As online sales increased, the Web site team went from two people seated at a table in the showroom to a separate, walled-off room with about a dozen people. The department moved upstairs when the online-employee count surpassed 20.

“Eventually we had to completely redo our building to accommodate more staff and inventory,” Goedeker said

Business grew to the point that two years ago, Goedeker’s converted 45,000 square feet of its 50,000-square-foot showroom into warehouse space and the hub of its online operations.

Selling online involved a tremendous cultural shift at Goedeker’s, with an explosion of information and an intimidating learning curve.

“It’s like starting all over again,” Goedeker said.

The Goedekers had no shipping experience and minimal knowledge of marketing.

“The challenges have been many,” Goedeker said. “From not knowing anything about how to start advertising, how to ship, how to deal with damages, hiring and training people. We literally were learning as we went along.”

There were also control issues.
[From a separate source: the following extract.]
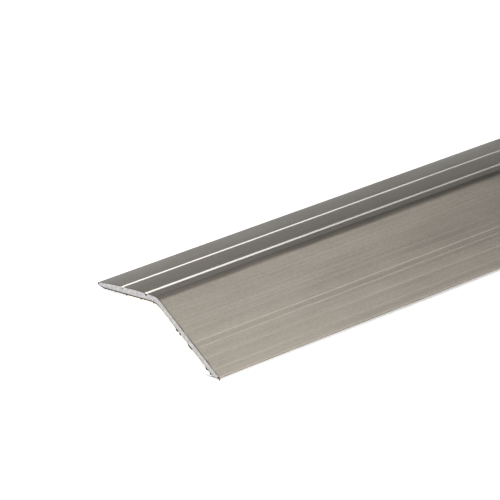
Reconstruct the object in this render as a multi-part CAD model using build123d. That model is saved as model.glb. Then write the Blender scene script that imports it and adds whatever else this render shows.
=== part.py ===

Along with delivery companies handling fulfillment came the need to hand over part of the business to an outside party.

 

SHOULD YOU SELL ONLINE? E-commerce represented 6.2 percent of total retail sales in first-quarter 2014, according to Snap Retail’s Teele, and is up 12 percent over the same period last year.

If there’s a single compelling reason to online for sales, she believes it’s that someone selling at least some of the product you offer is doing so online.

“A competitor might be supplying online the same item or service you do,” Teele said. “It might be a big-box retailer’s online (store) or an e-tailer with online sales only.”

She added that e-commerce is the No. 1 channel for electronics; No. 2 for apparel and accessories; and No. 3 for consumer packaged goods.

“It’s never flattening,” Teele said.